The yeti, also known as the Abominable Snowman and as a result has been over dramatized as a large primate-like creature supposedly living in the Himalayas. more...
The Western name is derived from the Tibetan yeh-teh (transliterated: gYa' dred), "little man-like animal"; it is a false cognate with Old English geottan (or yettin in Modern English), an antiquated word for an orc or troll (see also jotun).
Most mainstream scientists and experts consider current evidence of the yeti's existence to be weak and better explained as hoax, legend, or misidentification of known species. Nevertheless, certain physical evidence, such as tracks and nests, have suggested to some that yeti is an unknown primate, a remnant hominid, or a type of bear, and the yeti remains one of the most famous creatures of cryptozoology.
The term yeti is often used to describe a number of very different reported creatures:
- A large ape-like biped (that some suggest could be Gigantopithecus blacki)
- Human-sized bipedal apes (the Alma and the Chinese wildman)
- Dwarf-like creatures (such as the Orang Pendek).
The yeti is sometimes referred to as the "Abominable Snowman". This name was popularized by the press after Henry Newman, a reporter, related a mistranslation of a Tibetan name Metoh-Kangmi for the yeti, "Kangmi" meaning "Man of the Snow" and Metoh meaning "dirty", or "filthy". Migoi or Mi-go (pronounced Mey-Goo) is another name for such a creature, other names are Mirka, Kang Admi, and eventually Meh-Teh which is the true name given to the snowman by the Sherpas. Other animals known to Tibetans which could have been construed as the yeti are the Chu-Teh, a monkey-like animal and the Dzu-Teh which is the Himalayan Red Bear.
The term is also often used to refer to reported ape-like creatures that fit any of these descriptions: for example, the fear liath may be referred to as the "Scottish yeti". They are known throughout the world with various different names and description - most notebly in the middle-east as "Jobran", which means "the Beast" in Urdu.
Reports prior to 20th century
For hundreds of years, natives in the Himalayas have been telling stories about a humanoid monster that wanders around the mountain range. However, occasional reports of an ape-like creature in the Himalayas only began filtering to the west in the 1800s, mainly by British explorers .
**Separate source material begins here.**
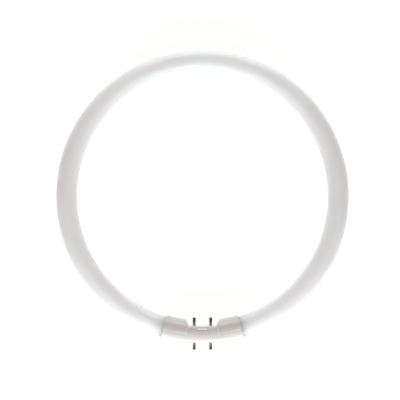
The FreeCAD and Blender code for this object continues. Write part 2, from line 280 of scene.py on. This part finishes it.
def coatedGlass():
    material, tree, shader = newMaterial("coatedGlass")
    clouds = mottledColour(tree, glass["cloudScale"], glass["thin"], glass["thick"])
    tree.links.new(clouds, shader.inputs["Base Color"])
    setInputs(shader, glass["surface"])
    roughen(tree, shader, *glass["roughness"])
    addBump(tree, shader, *glass["bump"])
    return material


# Cap: the two moulded shells are the frame's own, given their plastic

cap = {
    "cloudScale": 90,
    "dark": (0.745, 0.70, 0.672),
    "light": (0.78, 0.735, 0.705),
    "seamHighlightColour": (0.96, 0.945, 0.93),       # painted highlight along the seam's edges, where they catch the light
    "stepX": 11.95,                     # the seam's steps on the front and back
    "stepY": -103.2,                    # their middle
    "stepHalf": 2.8,
    "seamRadius": 105.4,                # of the seam round the sleeves
    "seamHighlightHalf": 0.5,                   # half the width of a painted highlight line
    "seamHighlightSoft": 0.25,
    "sleeveHighlight": 0.5,                 # strength of the painted highlight along the sleeves
    "roughness": (700, 0.28, 0.4),
    "bump": (2500, 0.08, 0.0001),
    "surface": {
        "Subsurface Weight": 0.3,
        "Subsurface Radius": (1.0, 0.9, 0.85),
        "Subsurface Scale": 0.001,
    },
}


def paintedSeamHighlight(tree):
    # Mask of a painted highlight, where the seam's edges catch the light
    # The larger of two bands: along the steps' lines, where |x| is stepX, and along the sleeves
    # outside them, where the root of x squared plus y squared is seamRadius
    split = tree.nodes.new("ShaderNodeSeparateXYZ")
    tree.links.new(objectCoords(tree), split.inputs["Vector"])
    x, y = split.outputs["X"], split.outputs["Y"]
    across = calculate(tree, "ABSOLUTE", x)
    xx, yy = (calculate(tree, "MULTIPLY", value, value) for value in (x, y))
    radius = calculate(tree, "SQRT", calculate(tree, "ADD", xx, yy))
    half, soft = cap["seamHighlightHalf"], cap["seamHighlightSoft"]
    onLine = bandAround(tree, across, cap["stepX"], half, soft)
    onStep = bandAround(tree, y, cap["stepY"], cap["stepHalf"], soft)
    onCircle = bandAround(tree, radius, cap["seamRadius"], half, soft)
    onSleeve = calculate(tree, "GREATER_THAN", across, cap["stepX"] * mm)
    step = calculate(tree, "MULTIPLY", onLine, onStep)
    sleeve = calculate(tree, "MULTIPLY", onCircle, onSleeve)
    return calculate(tree, "MAXIMUM", step, calculate(tree, "MULTIPLY", sleeve, cap["sleeveHighlight"]))


def mouldedPlastic():
    material, tree, shader = newMaterial("mouldedPlastic")
    body = mottledColour(tree, cap["cloudScale"], cap["dark"], cap["light"])
    # The seam's edges are painted paler: a painted highlight where they catch the light
    tree.links.new(blendColours(tree, paintedSeamHighlight(tree), body, cap["seamHighlightColour"]), shader.inputs["Base Color"])
    setInputs(shader, cap["surface"])
    roughen(tree, shader, *cap["roughness"])
    addBump(tree, shader, *cap["bump"])
    return material


# Contact pins: hollow brass, flanged inside the cap's wall, with a staked tip

pin = {
    "halfSpacing": 6.35,
    "radius": 1.175,
    "seatRadius": 1.4,                  # where it passes through the wall
    "flangeRadius": 1.9,
    "flangeThickness": 0.6,
    "bevel": 0.12,
    "boreRadius": 0.65,
    "wall": 1.2,                        # of the cap
    "length": 6.3,
    "tipWall": 0.6,
    "tipRound": 0.55,
    "innerSeat": -100.7,                # Y of the wall's inside face, inner pins then outer pins
    "outerSeat": -110.5,
    "dentDepth": 0.16,                  # of the two staking marks
    "dentDrop": 1.5,                    # from the tip to their middle
    "dentLength": 0.45,
    "dentWidth": 0.12,                  # of the bell of angle, in 1 - |sin|
    "shankSteps": 22,
    "tipSteps": 9,
    "roundSteps": 48,
    "foot": (900, (0.48, 0.472, 0.40), (0.60, 0.59, 0.50)),     # clouds per metre, two colours
    "shank": (600, (0.19, 0.18, 0.12), (0.28, 0.265, 0.175)),
    "tip": (900, (0.09375, 0.096, 0.075), (0.125, 0.128, 0.10)),
    "footFade": (0.25, 0.6),            # where one colour gives way to the next, as a share of height
    "tipFade": (0.6, 0.85),
    "roughness": (1200, 0.3, 0.5),
    "bump": (3000, 0.1, 0.00003),
}


def pinProfile():
    # Height over the wall's inside face, and distance out, from the bore's closed end round to the tip
    wall, bevel, corner = pin["wall"], pin["bevel"], pin["tipRound"]
    bottom, edge = -pin["flangeThickness"], pin["flangeRadius"]
    tip = wall + pin["length"]
    turned = np.array([
        [tip - pin["tipWall"], pin["boreRadius"]],
        [bottom, pin["boreRadius"]],
        [bottom, edge - bevel],
        [bottom + bevel, edge],
        [-bevel, edge],
        [0, edge - bevel],
        [0, pin["seatRadius"]],
        [wall - bevel, pin["seatRadius"]],
        [wall, pin["seatRadius"] - bevel],
        [wall, pin["radius"]],
    ])
    height = np.linspace(wall, tip - corner, pin["shankSteps"] + 2)[1:-1]
    shank = np.stack([height, np.full_like(height, pin["radius"])], axis=-1)
    end = cornerArc(tip - corner, pin["radius"] - corner, corner, 90, 0, pin["tipSteps"])
    return np.concatenate([turned, shank, end])


def contactPin(name, side, seat, direction):
    # The profile turned about the pin's axis; near the tip the radius dips in a smooth hollow on the
    # front and on the back: radius less depth times a bell of height times a bell of angle
    height, out = pinProfile().T
    turn = np.linspace(0, 2 * math.pi, pin["roundSteps"], endpoint=False)
    tip = pin["wall"] + pin["length"]
    outside = (height > pin["wall"]) & (out > pin["boreRadius"])
    drop = (height - (tip - pin["dentDrop"])) / pin["dentLength"]
    spread = (1 - np.abs(np.sin(turn))) / pin["dentWidth"]
    bell = np.exp(-drop ** 2)[:, None] * np.exp(-spread ** 2)[None, :]
    radius = out[:, None] - pin["dentDepth"] * bell * outside[:, None]
    middle = side * pin["halfSpacing"]
    x = middle - direction * radius * np.cos(turn)
    y = np.broadcast_to((seat + direction * height)[:, None], radius.shape)
    grid = np.stack([x, y, radius * np.sin(turn)], axis=-1)
    poles = [[middle, seat + direction * end, 0] for end in (height[0], tip)]
    points, quads, fans = closedSurface(grid, *poles)
    rise = np.append(np.repeat(height, pin["roundSteps"]), [height[0], tip]) / tip
    piece = makeMesh(name, points, [quads, fans], sharpDegrees=35, fields={"rise": rise})
    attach(piece, "root")
    return piece


def dullBrass():
    material, tree, shader = newMaterial("dullBrass")
    rise = fieldValue(tree, "rise")
    foot, shank, tip = (mottledColour(tree, *pin[zone]) for zone in ("foot", "shank", "tip"))
    lower = blendColours(tree, rangeBetween(tree, rise, 0, 1, *pin["footFade"]), foot, shank)
    whole = blendColours(tree, rangeBetween(tree, rise, 0, 1, *pin["tipFade"]), lower, tip)
    tree.links.new(whole, shader.inputs["Base Color"])
    shader.inputs["Metallic"].default_value = 1.0
    roughen(tree, shader, *pin["roughness"])
    addBump(tree, shader, *pin["bump"])
    return material


# Lead wires inside the cap, the frame's own

wire = {
    "cloudScale": 900,
    "dull": (0.45, 0.44, 0.42),
    "bright": (0.62, 0.61, 0.6),
    "roughness": (1500, 0.25, 0.4),
}


def drawnWire():
    material, tree, shader = newMaterial("drawnWire")
    metal = mottledColour(tree, wire["cloudScale"], wire["dull"], wire["bright"])
    tree.links.new(metal, shader.inputs["Base Color"])
    shader.inputs["Metallic"].default_value = 1.0
    roughen(tree, shader, *wire["roughness"])
    return material


finishes = {
    "coated_glass": coatedGlass(),
    "white_cap": mouldedPlastic(),
    "brass_pin": dullBrass(),
    "lead_wire": drawnWire(),
}
print("materials made:", len(finishes))

for part in frame["record"]["subparts"]:
    mesh = frame["nodes"][part["node"]].data
    mesh.materials.clear()
    mesh.materials.append(finishes[part["material_slot"]])

glassRing().data.materials.append(finishes["coated_glass"])
for row, seat, direction in (("inner", pin["innerSeat"], 1), ("outer", pin["outerSeat"], -1)):
    for word, side in (("Left", -1), ("Right", 1)):
        piece = contactPin(f"{row}Pin{word}", side, seat, direction)
        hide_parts(f"{row}_pin_{word.lower()}")
        piece.data.materials.append(finishes["brass_pin"])
print("glass and pins made")


# Table, lights and camera, in metres

stage = {
    "tableSize": 30.0,
    "tableZ": -0.0105,
    "cloudScale": 2,
    "tableDark": (0.35, 0.35, 0.35),
    "tableLight": (0.37, 0.37, 0.37),
    "tableSurface": {
        "Roughness": 0.8,
        "Specular IOR Level": 0.2,
        "Emission Color": (1, 1, 1, 1),
        "Emission Strength": 0.81,
    },
    "lightReach": 1.05,
    "lightSize": (1.2, 0.35),
    "lights": (                         # name, watts, tint, degrees round from +X, degrees up
        ("lowFront", 10.8, (0.89, 1.0, 1.06), -90, 25),
        ("highFront", 2.8, (0.95, 1.0, 1.0), -90, 60),
        ("lowBack", 7.4, (0.89, 1.0, 1.06), 90, 14),
    ),
    "fill": (1.0, 0.57, 0.40),          # warm light from all round
    "fillStrength": 0.165,
    "cameraPlace": (-0.00189, -0.00285, 1.1),
    "lens": 128.7,                      # millimetres, as is the sensor's width
    "sensorWidth": 36,
}


def makeTable():
    half, z = stage["tableSize"] / 2, stage["tableZ"]
    corners = np.array([[-half, -half, z], [half, -half, z], [half, half, z], [-half, half, z]]) / mm
    table = makeMesh("table", corners, [np.array([[0, 1, 2, 3]])])
    material, tree, shader = newMaterial("paleTable")
    clouds = mottledColour(tree, stage["cloudScale"], stage["tableDark"], stage["tableLight"])
    tree.links.new(clouds, shader.inputs["Base Color"])
    setInputs(shader, stage["tableSurface"])
    table.data.materials.append(material)


def makeLight(name, power, tint, azimuth, rise):
    lamp = bpy.data.lights.new(name, "AREA")
    lamp.shape = "RECTANGLE"
    lamp.size, lamp.size_y = stage["lightSize"]
    lamp.energy = power
    lamp.color = tint
    holder = bpy.data.objects.new(name, lamp)
    across, up = math.radians(azimuth), math.radians(rise)
    level = math.cos(up)
    outward = Vector((level * math.cos(across), level * math.sin(across), math.sin(up)))
    holder.location = stage["lightReach"] * outward
    holder.rotation_euler = (-outward).to_track_quat("-Z", "Y").to_euler()
    bpy.context.scene.collection.objects.link(holder)


def makeWorld():
    world = bpy.data.worlds.new("studio")
    world.use_nodes = True
    background = world.node_tree.nodes["Background"]
    background.inputs["Color"].default_value = (*stage["fill"], 1)
    background.inputs["Strength"].default_value = stage["fillStrength"]
    bpy.context.scene.world = world


def makeCamera():
    lens = bpy.data.cameras.new("camera")
    lens.sensor_width = stage["sensorWidth"]
    lens.lens = stage["lens"]
    camera = bpy.data.objects.new("camera", lens)
    camera.location = stage["cameraPlace"]
    bpy.context.scene.collection.objects.link(camera)
    bpy.context.scene.camera = camera


makeTable()
for light in stage["lights"]:
    makeLight(*light)
makeWorld()
makeCamera()
bpy.context.scene.view_settings.view_transform = "Standard"
print("stage set")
In 1832, Journal of the Asiatic society of Bengal published the account of B. H. Hodgson, who wrote that while trekking in northern Nepal, his native guides spotted a tall, bipedal creature covered with long dark hair, then fled in fear. Hodgson did not see the creature, but concluded it was an orangutan.
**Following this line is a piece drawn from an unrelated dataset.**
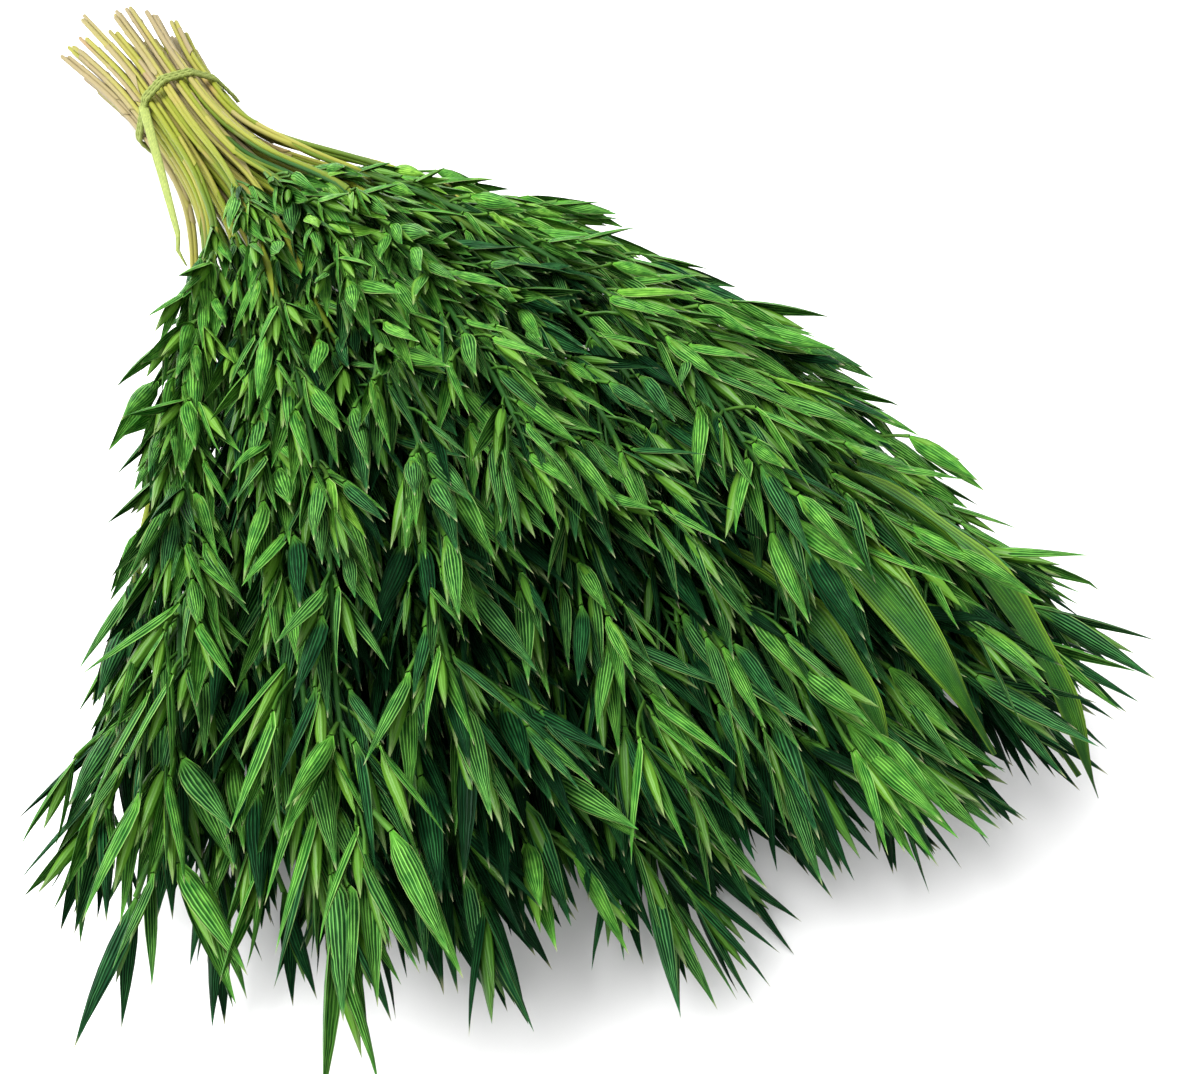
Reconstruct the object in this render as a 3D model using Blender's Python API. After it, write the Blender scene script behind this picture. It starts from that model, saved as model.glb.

Perhaps the first formal record of reported yeti footprints was in 1889's Among the Himalayas, by L.A. Wadell. Waddell reports his native guides described the large apelike creature that left the prints; he concluded the prints were a bear's. Waddel heard stories of bipedal, apelike creatures, but wrote that of the many witnesses he questioned, none "could ever give me an authentic case. On the most superficial investigation it always resolved into something that somebody had heard of."